Vivian, in all her flawed, oft-self-centred glory, is not going to take the terrible news lying down, even if society luminary Betty Miller, who lords it over the men and women in the town with ruthlessly salacious, judgemental zeal, is intent on exacting every last satisfying piece of mileage out of the eavesdropped revelation.
“Vivian was grateful for Vera’s hand-me-down wool coat (not the latest thing, either) that kept some, if not all, of her jiggling and bouncing at least a little under control. ‘Vivian, don’t wiggle around like a whore,’ her mother had snapped once, surprising Vivian with the harsh words. She usually just huffed and grumbled with discontent. Either way, Vivian tried to ignore her. Every one of those little criticisms left chips in Vivian’s self-esteem.” (P. 53)
So, despite gasping with the pain and horror of it all, Vivian determines that she will get to the bottom of it all and gain the upperhand in a situation where no one is really going to come out smiling.
What follows in The Operator with layer upon layer of intrigue, richly flawed humanity and a studied exploration of marriage, family and the power of small towns to be both nurse and inflictor of suffering, is a story which reveals just how many lies we tell ourselves in the pursuit of what we imagine the perfect life to be.
Betty Miller, with her swanky Christmas parties, immaculately-realised family and picture-perfect postcard life, is convinced she has an unassailable handle on what constitutes the optimally-executed life.
It helps that her daddy is the town’s banker and mayor and that, thus protected from the vicissitudes of society’s suffocatingly intense machinations, she can act with immunity or ill-effect.
Hers is a charmed existence that exists by luck and circumstance and an unyielding commitment to realising and enforcing her self- idealised life, and yet she is convinced it exists in perpetuity by virtue of her very rightness.
The sense of surety in Vivivan Dalton’s life isn’t quite as rock solid.
While she has firm ideas on what constitutes a good and rewarding life which she enforces of scholarly daughter Charlotte and husband Eddie, who may not be as plain and unexciting as he seems, she is also a burbling mess of anxieties and acidic concerns, all too aware that what the small town of Wooster gives, it can take away in a red hot, gossip-laden moment.

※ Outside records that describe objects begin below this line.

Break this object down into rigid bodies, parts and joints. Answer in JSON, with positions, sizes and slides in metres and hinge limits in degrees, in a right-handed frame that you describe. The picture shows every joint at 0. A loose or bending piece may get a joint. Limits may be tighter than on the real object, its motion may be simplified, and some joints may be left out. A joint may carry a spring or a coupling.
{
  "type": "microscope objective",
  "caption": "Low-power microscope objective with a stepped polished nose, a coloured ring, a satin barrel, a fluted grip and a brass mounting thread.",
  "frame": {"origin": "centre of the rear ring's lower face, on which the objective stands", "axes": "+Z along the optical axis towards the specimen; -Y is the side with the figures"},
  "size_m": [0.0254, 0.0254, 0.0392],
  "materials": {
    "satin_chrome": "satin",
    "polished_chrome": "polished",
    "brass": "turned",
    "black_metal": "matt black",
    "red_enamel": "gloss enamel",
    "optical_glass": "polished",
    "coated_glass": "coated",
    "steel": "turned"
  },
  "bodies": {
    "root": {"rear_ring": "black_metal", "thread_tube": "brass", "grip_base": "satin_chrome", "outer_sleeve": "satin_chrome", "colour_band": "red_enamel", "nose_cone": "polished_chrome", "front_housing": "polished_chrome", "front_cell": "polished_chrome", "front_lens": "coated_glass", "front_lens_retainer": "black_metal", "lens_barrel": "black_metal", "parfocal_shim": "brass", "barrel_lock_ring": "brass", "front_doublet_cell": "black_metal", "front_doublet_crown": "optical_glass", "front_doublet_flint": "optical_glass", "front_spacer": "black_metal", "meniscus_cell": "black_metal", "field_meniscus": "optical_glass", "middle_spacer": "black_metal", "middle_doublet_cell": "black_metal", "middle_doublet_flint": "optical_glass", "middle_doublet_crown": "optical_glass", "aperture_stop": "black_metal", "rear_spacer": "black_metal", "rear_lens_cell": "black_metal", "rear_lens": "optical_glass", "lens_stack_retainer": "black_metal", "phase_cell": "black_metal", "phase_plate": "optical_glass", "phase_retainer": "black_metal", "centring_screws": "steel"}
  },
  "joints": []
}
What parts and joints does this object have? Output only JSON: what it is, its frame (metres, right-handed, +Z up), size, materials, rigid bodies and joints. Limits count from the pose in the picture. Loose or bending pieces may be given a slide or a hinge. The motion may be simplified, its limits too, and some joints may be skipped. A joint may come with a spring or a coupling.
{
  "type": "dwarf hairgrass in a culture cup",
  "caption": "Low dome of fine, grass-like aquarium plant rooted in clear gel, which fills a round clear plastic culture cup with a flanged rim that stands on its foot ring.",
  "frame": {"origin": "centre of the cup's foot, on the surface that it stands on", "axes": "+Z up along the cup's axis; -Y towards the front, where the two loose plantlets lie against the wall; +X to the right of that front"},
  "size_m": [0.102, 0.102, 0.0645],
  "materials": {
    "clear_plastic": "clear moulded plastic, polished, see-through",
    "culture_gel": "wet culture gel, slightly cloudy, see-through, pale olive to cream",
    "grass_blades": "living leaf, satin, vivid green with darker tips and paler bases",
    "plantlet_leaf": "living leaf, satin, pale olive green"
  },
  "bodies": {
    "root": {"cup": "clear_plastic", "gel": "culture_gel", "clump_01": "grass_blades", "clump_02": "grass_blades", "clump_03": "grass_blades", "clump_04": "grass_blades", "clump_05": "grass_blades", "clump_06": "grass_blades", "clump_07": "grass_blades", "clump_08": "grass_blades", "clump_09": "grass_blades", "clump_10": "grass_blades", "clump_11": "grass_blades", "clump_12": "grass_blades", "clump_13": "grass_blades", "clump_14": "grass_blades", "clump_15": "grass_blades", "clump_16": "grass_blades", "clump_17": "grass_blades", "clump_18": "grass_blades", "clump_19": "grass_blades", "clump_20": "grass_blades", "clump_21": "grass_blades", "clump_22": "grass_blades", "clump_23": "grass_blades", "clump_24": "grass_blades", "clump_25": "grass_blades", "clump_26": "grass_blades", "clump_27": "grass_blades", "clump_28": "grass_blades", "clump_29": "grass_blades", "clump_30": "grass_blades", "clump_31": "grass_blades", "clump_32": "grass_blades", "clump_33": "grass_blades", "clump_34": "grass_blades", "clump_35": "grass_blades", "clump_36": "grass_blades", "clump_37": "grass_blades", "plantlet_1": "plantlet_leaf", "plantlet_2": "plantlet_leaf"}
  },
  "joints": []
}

And thus it does, with The Operator taking an enthusiastically honest but measured deep dive into the way the very best of hoped-for things (because who among us doesn’t want a charmed existence?) can often become the very worst of things, even despite our very best efforts.
A searing but nuanced looked at small town American life in the 1950s, with a particular focus on the effect the decade’s uncompromising dedication the doing the “right thing” had on housewives and marriage in particular, The Operator is a gloriously and deliciously flawed look at the way a laudable ideal soon becomes a broken-down chain around many peoples’ necks.

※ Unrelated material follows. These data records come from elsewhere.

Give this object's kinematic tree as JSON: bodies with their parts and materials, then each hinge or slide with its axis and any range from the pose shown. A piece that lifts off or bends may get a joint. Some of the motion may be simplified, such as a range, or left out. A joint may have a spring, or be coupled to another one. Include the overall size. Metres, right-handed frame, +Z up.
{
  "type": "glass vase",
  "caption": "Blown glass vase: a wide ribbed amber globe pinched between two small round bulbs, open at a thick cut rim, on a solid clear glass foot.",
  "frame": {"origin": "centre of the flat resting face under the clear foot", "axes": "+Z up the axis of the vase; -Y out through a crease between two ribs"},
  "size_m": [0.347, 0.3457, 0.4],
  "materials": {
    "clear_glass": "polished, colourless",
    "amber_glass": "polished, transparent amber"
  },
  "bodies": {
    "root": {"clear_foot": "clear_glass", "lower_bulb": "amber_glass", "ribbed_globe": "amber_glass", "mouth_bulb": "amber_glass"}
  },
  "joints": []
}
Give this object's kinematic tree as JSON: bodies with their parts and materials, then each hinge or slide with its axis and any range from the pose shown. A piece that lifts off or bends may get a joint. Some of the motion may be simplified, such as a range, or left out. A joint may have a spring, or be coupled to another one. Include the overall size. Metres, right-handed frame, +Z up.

For all that gritty truthfulness, which is told with nuanced prose both luminously lovely and emotionally evocative,The Operator is also full of great humour and the kind of twists and turns that the switchboard operators of Wooster, Ohio would give their right arms for.
There is a lot going on in this town, including the theft of $250,000 by people with dark, vengeful secrets of their own, and Berg glories in it all, offering up gossip, infidelity, racism and a host of other vices in a pot so virulently and damagingly on the boil that you wonder how anyone manages to survive the heat.

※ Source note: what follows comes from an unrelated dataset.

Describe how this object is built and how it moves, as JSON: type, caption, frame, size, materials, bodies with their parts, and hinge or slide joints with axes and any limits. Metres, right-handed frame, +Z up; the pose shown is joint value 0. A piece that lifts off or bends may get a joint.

“Every telephone call she would put through at Bell would now be listened to with extra squinting at the board, hoping to hear that unfamiliar voice again, to figure out who had called Betty Miller with that story. And every waking moment would be spent planning and plotting, and poring over the correspondence she had sent and received about Edward and his past. Even as they sat side by side in church that day, Vivian was only vaguely aware of her husband in body, but the facts and history of his life were marching across her kind as she mouthed words, just not the words to the hymns everyone else was singing. She [Vivian] was making plans.” (P. 179)
But Vivian Dalton does somehow survive it all in a story that has as much humour and hope as it has dark certainty about humanity’s less wonderful impulses, and half the fun of The Operator is watching how she goes about surviving the most cataclysmic moment in her life.
It’s not an easy trip for her, which is good because it makes for utterly engrossing reading, not least because Vivian is hardly the innocent wronged woman she likes to see herself as, as prone to doing the wrong thing as anyone around her.
And yet for all that, for all her flaws and mistakes, her misassumptions and self-interest, she is a likeable character precisely because Berg takes the time to construct her and tell her story in all its less-than-perfect glory.
She is, at heart, a fairly ordinary person, one who comes with good points and bad, like we all do, who reacts well at times and not so well at other times, and while she may have several mountain-sized chips on her shoulder, she is, at heart, someone who loves her husband and daughter, adores her town and wants life to work out something near the vision in her mind’s eye.
But The Operator doesn’t make it easy for her, and as we go deeper and deeper into her story, and that of the townspeople around her including Betty Miller and Maria Tomasetti (who, as an Italian-American has to cope with some distinctly bigotry-fuelled issues of her own), we come to realise that while small town life may be overbearingly full-on at times, especially in its mid-twentieth century incarnation, it can also be your saviour if you play it right, something Vivian learns in a book that is a thoroughly and joyously immersive read that will you glad you are looking in and not caught in the midst of its deliciously-intriguing world (perhaps, like many of us, you are, in which case, good luck!).